In tutto ciò il padre si trova in Francia. Una associazione umanitaria sta cercando di mettersi in contatto con lui, anche grazie a un biglietto con un elenco di numeri di telefono che Cisse aveva con sé al momento dello sbarco: non è chiaro però che sia anche quello del genitore. La stessa ong sta poi provando ad identificare il campo in cui è tenuta prigioniera la madre. “Se il papà di Cisse venisse trovato, saremmo pronti a incaricarci di farlo subito arrivare in Calabria”, assicura il rappresentante della Regione.

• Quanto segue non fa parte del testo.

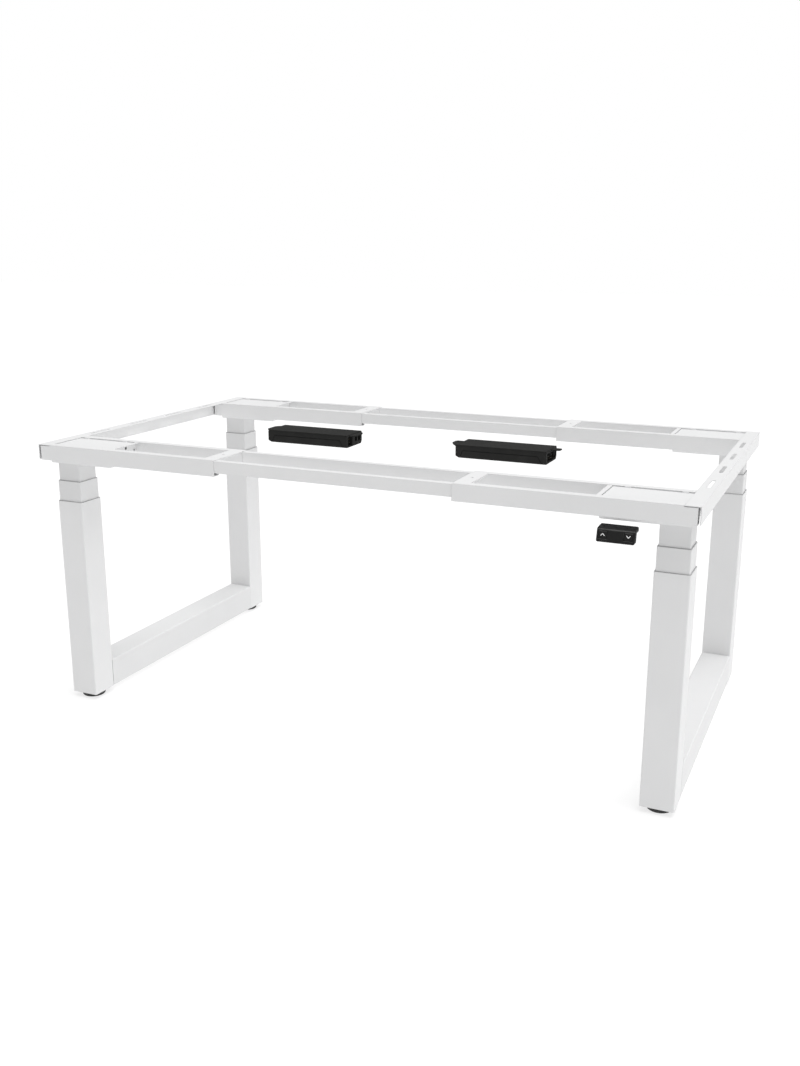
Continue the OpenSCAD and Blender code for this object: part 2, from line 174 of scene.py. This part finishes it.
def edge_mask(nt, radius, lo=0.02, hi=0.35):
    """1 along convex and concave edges, 0 on flats; also the rounded-edge normal."""
    bv = node(nt, "ShaderNodeBevel", samples=6)
    bv.inputs["Radius"].default_value = radius
    geo = node(nt, "ShaderNodeNewGeometry")
    dot = node(nt, "ShaderNodeVectorMath", operation="DOT_PRODUCT")
    nt.links.new(bv.outputs["Normal"], dot.inputs[0])
    nt.links.new(geo.outputs["True Normal"], dot.inputs[1])
    inv = node(nt, "ShaderNodeMath", operation="SUBTRACT")
    inv.inputs[0].default_value = 1.0
    nt.links.new(dot.outputs["Value"], inv.inputs[1])
    return span(nt, inv.outputs[0], 0.0, 1.0, lo, hi), bv.outputs["Normal"]


def mix_col(nt, fac, a, b):
    m_ = node(nt, "ShaderNodeMix", data_type="RGBA")
    nt.links.new(fac, m_.inputs["Factor"])
    for sock, v in (("A", a), ("B", b)):
        s_ = [i for i in m_.inputs if i.name == sock and i.type == "RGBA"][0]
        if isinstance(v, tuple):
            s_.default_value = (*v, 1)
        else:
            nt.links.new(v, s_)
    return [o_ for o_ in m_.outputs if o_.type == "RGBA"][0]


def times(nt, a, b):
    m_ = node(nt, "ShaderNodeMath", operation="MULTIPLY")
    nt.links.new(a, m_.inputs[0])
    nt.links.new(b, m_.inputs[1])
    return m_.outputs[0]


def powder_coat(name="powder_coat_white", painted_shade_tone=1.0):
    mat, nt, bsdf = new_mat(name)
    v = obj_coords(nt)
    big = noise(nt, v, 6.0, 3.0, 0.55)
    # a tone factor below 1 darkens the whole coat; these darker copies are painted shade
    col = ramp(nt, big, [(0.25, (0.790 * painted_shade_tone, 0.792 * painted_shade_tone, 0.796 * painted_shade_tone)), (0.75, (0.822 * painted_shade_tone, 0.823 * painted_shade_tone, 0.826 * painted_shade_tone))])
    mask, bn = edge_mask(nt, 0.0012)
    patchy = span(nt, noise(nt, v, 75.0, 4.0, 0.65), 0.0, 1.0, 0.45, 0.62)
    wear = times(nt, mask, patchy)
    col = mix_col(nt, span(nt, wear, 0.0, 0.55), col, (0.62, 0.625, 0.635))
    dust = span(nt, noise(nt, obj_coords(nt, (1, 1, 0.35)), 16.0, 5.0, 0.7), 0.0, 0.10, 0.5, 0.8)
    col = mix_col(nt, dust, col, (0.70, 0.695, 0.68))
    nt.links.new(col, bsdf.inputs["Base Color"])
    mid = noise(nt, v, 180.0, 2.0, 0.5)
    nt.links.new(span(nt, mid, 0.38, 0.52, 0.3, 0.7), bsdf.inputs["Roughness"])
    fine = noise(nt, v, 1400.0, 2.0, 0.6)
    n1 = bump(nt, fine, 0.22, 0.0002, bn)
    n2 = bump(nt, mid, 0.12, 0.0004, n1)
    nt.links.new(n2, bsdf.inputs["Normal"])
    bsdf.inputs["Specular IOR Level"].default_value = 0.4
    return mat


def plastic(name, lo, hi, rlo, rhi, grain=900.0, strength=0.3, edge=(0.09, 0.09, 0.09), radius=0.0012, spec=0.5, painted_highlight=None):
    mat, nt, bsdf = new_mat(name)
    v = obj_coords(nt)
    big = noise(nt, v, 22.0, 3.0, 0.6)
    col = ramp(nt, big, [(0.3, lo), (0.7, hi)])
    mask, bn = edge_mask(nt, radius)
    scuff = times(nt, mask, span(nt, noise(nt, v, 120.0, 3.0, 0.6), 0.1, 1.0, 0.4, 0.65))
    col = mix_col(nt, span(nt, scuff, 0.0, 0.6), col, edge)
    if painted_highlight:
        # painted highlight: the upper front edges, whose rounded normal faces up and to the front towards the light,
        # are painted lighter in patches
        highlight_facing = node(nt, "ShaderNodeVectorMath", operation="DOT_PRODUCT")
        nt.links.new(bn, highlight_facing.inputs[0])
        highlight_facing.inputs[1].default_value = (0.0, -0.72, 0.69)
        highlight_patch = span(nt, noise(nt, v, 90.0, 3.0, 0.6), 0.6, 1.0, 0.35, 0.6)
        col = mix_col(nt, times(nt, span(nt, highlight_facing.outputs["Value"], 0.0, 0.9, 0.895, 0.955), highlight_patch), col, painted_highlight)
    nt.links.new(col, bsdf.inputs["Base Color"])
    mid = noise(nt, v, 140.0, 2.0, 0.5)
    nt.links.new(span(nt, mid, rlo, rhi, 0.3, 0.7), bsdf.inputs["Roughness"])
    vor = node(nt, "ShaderNodeTexVoronoi")
    vor.inputs["Scale"].default_value = grain
    nt.links.new(v, vor.inputs["Vector"])
    nt.links.new(bump(nt, vor.outputs["Distance"], strength, 0.0002, bn), bsdf.inputs["Normal"])
    bsdf.inputs["Specular IOR Level"].default_value = spec
    return mat


def steel(name, lo, hi, rlo, rhi, rings=0.0):
    mat, nt, bsdf = new_mat(name)
    v = obj_coords(nt)
    big = noise(nt, v, 30.0, 4.0, 0.6)
    col = ramp(nt, big, [(0.3, lo), (0.7, hi)])
    mask, bn = edge_mask(nt, 0.0004)
    col = mix_col(nt, span(nt, mask, 0.0, 0.5), col, (0.78, 0.78, 0.79))
    nt.links.new(col, bsdf.inputs["Base Color"])
    bsdf.inputs["Metallic"].default_value = 1.0
    if rings:
        # a trapezoid thread's look: a fine helical wave along the screw
        wv = node(nt, "ShaderNodeTexWave", wave_type="BANDS", bands_direction="Z", wave_profile="TRI")
        wv.inputs["Scale"].default_value = rings
        wv.inputs["Distortion"].default_value = 0.0
        nt.links.new(v, wv.inputs["Vector"])
        nt.links.new(span(nt, noise(nt, v, 500.0), rlo, rhi, 0.3, 0.7), bsdf.inputs["Roughness"])
        nt.links.new(bump(nt, wv.outputs["Fac"], 0.8, 0.0012, bn), bsdf.inputs["Normal"])
    else:
        fine = noise(nt, v, 600.0, 3.0, 0.6)
        nt.links.new(span(nt, fine, rlo, rhi, 0.3, 0.7), bsdf.inputs["Roughness"])
        nt.links.new(bump(nt, fine, 0.25, 0.0002, bn), bsdf.inputs["Normal"])
    return mat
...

Anche la Chiesa si è mossa per risolvere il caso di Cisse. Radio InBlu, l’agenzia radiofonica della Conferenza Episcopale Italiana, ha ospitato lo stesso Corbelli per sensibilizzare il pubblico sulla vicenda. Le autorità regionali e la Ong che si occupa della vicenda hanno richiesto inoltre l’aiuto della stampa, in particolare di quella francese. “Bisogna  ricongiungere questa famiglia. La Regione Calabria farà di tutto perché questo avvenga; solleciteremo sia il ministero dell’Interno che le autorità francesi e libiche” dice il delegato regionale.